» **Written task**: Filter the data below for the string "bodies" and copy each matching line.
==== Provided material
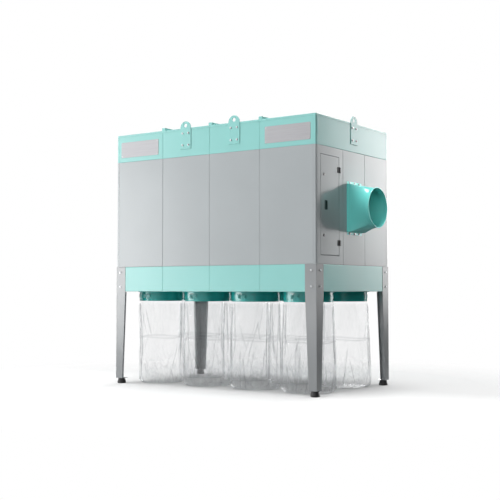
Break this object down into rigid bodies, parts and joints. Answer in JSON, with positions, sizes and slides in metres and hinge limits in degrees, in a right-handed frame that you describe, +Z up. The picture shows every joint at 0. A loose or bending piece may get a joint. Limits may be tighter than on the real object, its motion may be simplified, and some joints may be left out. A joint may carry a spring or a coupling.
{
  "type": "modular dust collector",
  "caption": "Free-standing modular dust collector: sheet-metal filter cabinet on legs, with a side inlet, an access door, lifting lugs and clear collecting bags below.",
  "frame": {"origin": "on the floor, under the middle of the whole object's bounding box", "axes": "+X along the cabinet towards the inlet end, -Y out of the long front face, +Z up"},
  "size_m": [2.838, 1.526, 2.7838],
  "materials": {
    "panel_grey": "semi-gloss powder coat",
    "leg_grey": "satin powder coat",
    "band_teal": "semi-gloss powder coat, light teal",
    "deep_teal": "gloss powder coat, deep teal",
    "nameplate_grey": "satin, blank",
    "zinc": "zinc plated",
    "galvanised": "galvanised sheet",
    "rubber_black": "moulded rubber",
    "plastic_black": "moulded plastic",
    "clear_film": "clear polyethylene film",
    "filter_felt": "needled felt",
    "motor_grey": "painted casting"
  },
  "bodies": {
    "cabinet": {"leg_front_left": "leg_grey", "leg_front_right": "leg_grey", "leg_rear_left": "leg_grey", "leg_rear_right": "leg_grey", "rubber_feet": "rubber_black", "foot_studs": "zinc", "hex_bolts": "zinc", "base_panels_front": "band_teal", "base_panels_rear": "band_teal", "base_panels_ends": "band_teal", "wall_panels_front": "panel_grey", "wall_panels_rear": "panel_grey", "wall_panels_left": "panel_grey", "door_frame": "panel_grey", "inlet_panel": "panel_grey", "right_rear_panel": "panel_grey", "top_panels_front": "band_teal", "top_panels_rear": "band_teal", "top_panels_ends": "band_teal", "roof_panels": "band_teal", "roof_seam_caps": "band_teal", "corner_posts": "panel_grey", "top_corner_posts": "band_teal", "lifting_lugs": "band_teal", "nameplates": "nameplate_grey", "nameplate_rivets": "zinc", "hopper_funnels": "galvanised", "bag_collars": "deep_teal", "clamp_bands": "deep_teal", "dust_bags": "clear_film", "tube_sheets": "galvanised", "filter_sleeves": "filter_felt", "sleeve_cages": "zinc", "header_tank": "motor_grey", "blow_pipes": "galvanised", "pulse_valves": "plastic_black", "fan_walls": "galvanised", "fan_motors": "motor_grey", "outlet_louvres": "band_teal", "inlet_transition": "deep_teal", "inlet_baffle": "galvanised", "frame_hinge_leaves": "plastic_black", "door_gasket": "rubber_black"},
    "door": {"access_door": "panel_grey", "door_pull": "plastic_black", "door_hinge_leaves": "plastic_black"},
    "lock_upper": {"lock_upper": "zinc"},
    "lock_lower": {"lock_lower": "zinc"},
    "clamp_lever_1": {"clamp_lever_1": "deep_teal"},
    "clamp_lever_2": {"clamp_lever_2": "deep_teal"},
    "clamp_lever_3": {"clamp_lever_3": "deep_teal"},
    "clamp_lever_4": {"clamp_lever_4": "deep_teal"},
    "clamp_lever_5": {"clamp_lever_5": "deep_teal"},
    "clamp_lever_6": {"clamp_lever_6": "deep_teal"},
    "clamp_lever_7": {"clamp_lever_7": "deep_teal"},
    "clamp_lever_8": {"clamp_lever_8": "deep_teal"},
    "fan_impeller_1": {"fan_impeller_1": "galvanised"},
    "fan_impeller_2": {"fan_impeller_2": "galvanised"},
    "fan_impeller_3": {"fan_impeller_3": "galvanised"},
    "fan_impeller_4": {"fan_impeller_4": "galvanised"}
  },
  "joints": [
    {"name": "door_swing", "type": "hinge", "parent": "cabinet", "child": "door", "pos_m": [1.153, -0.307, 1.8415], "axis": [0, 0, 1], "range_deg": [0, 95]},
    {"name": "lock_upper_turn", "type": "hinge", "parent": "door", "child": "lock_upper", "pos_m": [1.146, -0.603, 2.138], "axis": [1, 0, 0], "range_deg": [0, 90]},
    {"name": "lock_lower_turn", "type": "hinge", "parent": "door", "child": "lock_lower", "pos_m": [1.146, -0.603, 1.545], "axis": [1, 0, 0], "range_deg": [0, 90]},
    {"name": "clamp_lever_1_swing", "type": "hinge", "parent": "cabinet", "child": "clamp_lever_1", "pos_m": [-1.113, -0.6236, 0.949], "axis": [0, 0, -1], "range_deg": [0, 120]},
    {"name": "clamp_lever_2_swing", "type": "hinge", "parent": "cabinet", "child": "clamp_lever_2", "pos_m": [-0.4755, -0.6236, 0.949], "axis": [0, 0, -1], "range_deg": [0, 120]},
    {"name": "clamp_lever_3_swing", "type": "hinge", "parent": "cabinet", "child": "clamp_lever_3", "pos_m": [0.1495, -0.6236, 0.949], "axis": [0, 0, -1], "range_deg": [0, 120]},
    {"name": "clamp_lever_4_swing", "type": "hinge", "parent": "cabinet", "child": "clamp_lever_4", "pos_m": [0.787, -0.6236, 0.949], "axis": [0, 0, -1], "range_deg": [0, 120]},
    {"name": "clamp_lever_5_swing", "type": "hinge", "parent": "cabinet", "child": "clamp_lever_5", "pos_m": [-1.045, 0.6236, 0.949], "axis": [0, 0, -1], "range_deg": [0, 120]},
    {"name": "clamp_lever_6_swing", "type": "hinge", "parent": "cabinet", "child": "clamp_lever_6", "pos_m": [-0.4075, 0.6236, 0.949], "axis": [0, 0, -1], "range_deg": [0, 120]},
    {"name": "clamp_lever_7_swing", "type": "hinge", "parent": "cabinet", "child": "clamp_lever_7", "pos_m": [0.2175, 0.6236, 0.949], "axis": [0, 0, -1], "range_deg": [0, 120]},
    {"name": "clamp_lever_8_swing", "type": "hinge", "parent": "cabinet", "child": "clamp_lever_8", "pos_m": [0.855, 0.6236, 0.949], "axis": [0, 0, -1], "range_deg": [0, 120]},
    {"name": "fan_1_spin", "type": "hinge", "parent": "cabinet", "child": "fan_impeller_1", "pos_m": [-1.079, 0.438, 2.5645], "axis": [0, 1, 0], "continuous": true},
    {"name": "fan_2_spin", "type": "hinge", "parent": "cabinet", "child": "fan_impeller_2", "pos_m": [-0.4415, 0.438, 2.5645], "axis": [0, 1, 0], "continuous": true},
    {"name": "fan_3_spin", "type": "hinge", "parent": "cabinet", "child": "fan_impeller_3", "pos_m": [0.1835, 0.438, 2.5645], "axis": [0, 1, 0], "continuous": true},
    {"name": "fan_4_spin", "type": "hinge", "parent": "cabinet", "child": "fan_impeller_4", "pos_m": [0.821, 0.438, 2.5645], "axis": [0, 1, 0], "continuous": true}
  ]
}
========
» **Written reply**:
Break this object down into rigid bodies, parts and joints. Answer in JSON, with positions, sizes and slides in metres and hinge limits in degrees, in a right-handed frame that you describe, +Z up. The picture shows every joint at 0. A loose or bending piece may get a joint. Limits may be tighter than on the real object, its motion may be simplified, and some joints may be left out. A joint may carry a spring or a coupling.
  "bodies": {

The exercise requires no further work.